(JSON records of objects)
§ §
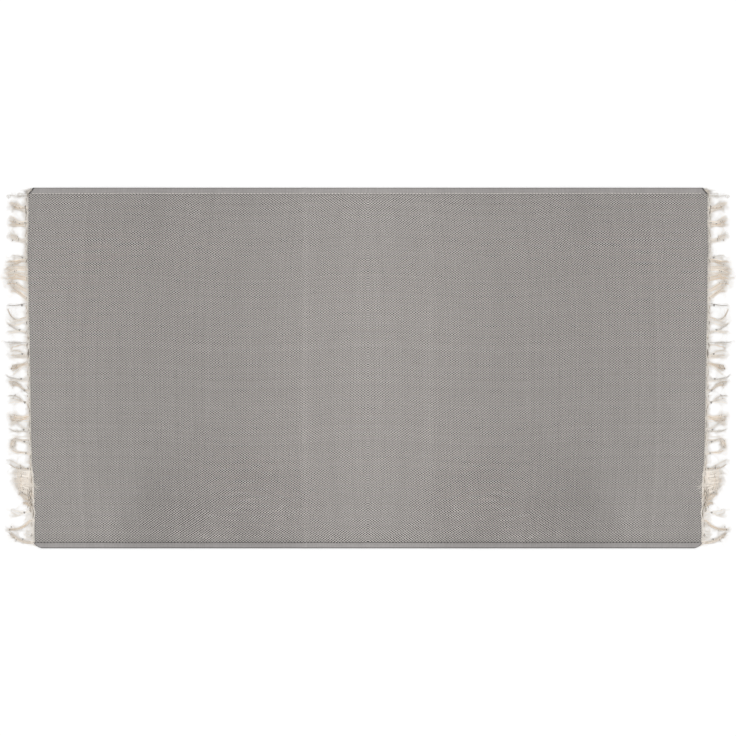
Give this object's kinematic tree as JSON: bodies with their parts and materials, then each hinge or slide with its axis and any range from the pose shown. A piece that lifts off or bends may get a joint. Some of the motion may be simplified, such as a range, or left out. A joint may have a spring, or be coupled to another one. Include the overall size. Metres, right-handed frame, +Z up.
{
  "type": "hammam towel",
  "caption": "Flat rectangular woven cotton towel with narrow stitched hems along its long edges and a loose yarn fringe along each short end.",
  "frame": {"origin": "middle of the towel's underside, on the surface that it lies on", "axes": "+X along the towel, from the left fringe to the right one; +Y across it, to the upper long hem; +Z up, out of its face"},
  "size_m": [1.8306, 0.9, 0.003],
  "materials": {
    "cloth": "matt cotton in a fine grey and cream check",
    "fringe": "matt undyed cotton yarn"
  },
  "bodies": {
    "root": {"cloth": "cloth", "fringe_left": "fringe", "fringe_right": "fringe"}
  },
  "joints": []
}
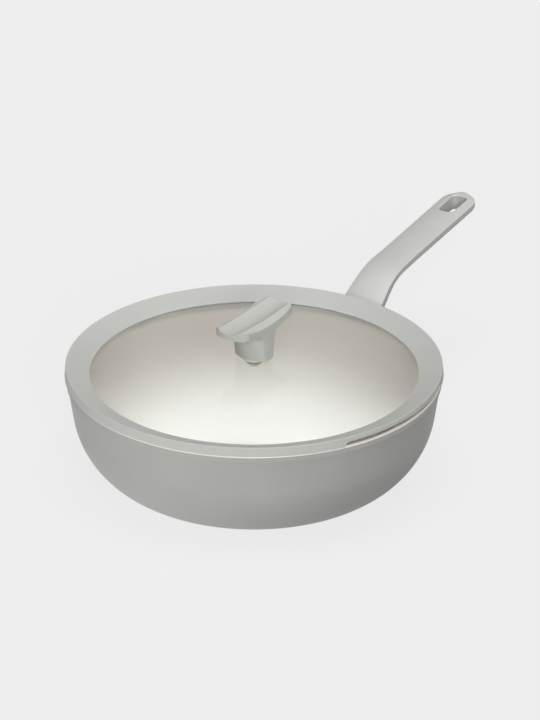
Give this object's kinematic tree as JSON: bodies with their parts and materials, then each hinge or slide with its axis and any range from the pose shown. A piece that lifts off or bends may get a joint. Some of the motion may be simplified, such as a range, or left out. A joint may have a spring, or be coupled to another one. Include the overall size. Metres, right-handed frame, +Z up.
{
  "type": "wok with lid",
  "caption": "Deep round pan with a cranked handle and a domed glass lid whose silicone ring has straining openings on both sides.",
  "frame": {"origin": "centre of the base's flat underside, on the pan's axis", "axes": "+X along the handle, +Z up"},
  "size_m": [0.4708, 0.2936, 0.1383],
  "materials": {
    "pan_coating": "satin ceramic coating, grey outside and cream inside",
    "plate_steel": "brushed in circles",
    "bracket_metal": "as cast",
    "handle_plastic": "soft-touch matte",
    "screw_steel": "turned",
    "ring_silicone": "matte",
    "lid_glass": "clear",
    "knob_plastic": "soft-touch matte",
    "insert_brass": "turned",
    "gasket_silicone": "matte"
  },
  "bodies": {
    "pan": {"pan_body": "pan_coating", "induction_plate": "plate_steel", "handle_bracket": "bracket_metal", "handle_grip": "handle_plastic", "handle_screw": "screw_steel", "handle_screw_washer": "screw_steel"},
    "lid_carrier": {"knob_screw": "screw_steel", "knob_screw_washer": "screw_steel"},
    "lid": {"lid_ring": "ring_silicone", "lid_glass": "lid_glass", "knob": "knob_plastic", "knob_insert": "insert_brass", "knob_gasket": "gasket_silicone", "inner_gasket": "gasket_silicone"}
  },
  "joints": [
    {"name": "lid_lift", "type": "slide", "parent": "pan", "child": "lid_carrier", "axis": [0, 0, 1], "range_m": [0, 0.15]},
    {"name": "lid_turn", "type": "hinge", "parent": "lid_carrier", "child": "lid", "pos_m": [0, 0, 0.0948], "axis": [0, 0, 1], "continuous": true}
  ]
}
§ §
Find the string "axis" in the listing and return every line that holds it.

◆ **EXPECTED OUTPUT**:
Give this object's kinematic tree as JSON: bodies with their parts and materials, then each hinge or slide with its axis and any range from the pose shown. A piece that lifts off or bends may get a joint. Some of the motion may be simplified, such as a range, or left out. A joint may have a spring, or be coupled to another one. Include the overall size. Metres, right-handed frame, +Z up.
Give this object's kinematic tree as JSON: bodies with their parts and materials, then each hinge or slide with its axis and any range from the pose shown. A piece that lifts off or bends may get a joint. Some of the motion may be simplified, such as a range, or left out. A joint may have a spring, or be coupled to another one. Include the overall size. Metres, right-handed frame, +Z up.
  "frame": {"origin": "centre of the base's flat underside, on the pan's axis", "axes": "+X along the handle, +Z up"},
    {"name": "lid_lift", "type": "slide", "parent": "pan", "child": "lid_carrier", "axis": [0, 0, 1], "range_m": [0, 0.15]},
    {"name": "lid_turn", "type": "hinge", "parent": "lid_carrier", "child": "lid", "pos_m": [0, 0, 0.0948], "axis": [0, 0, 1], "continuous": true}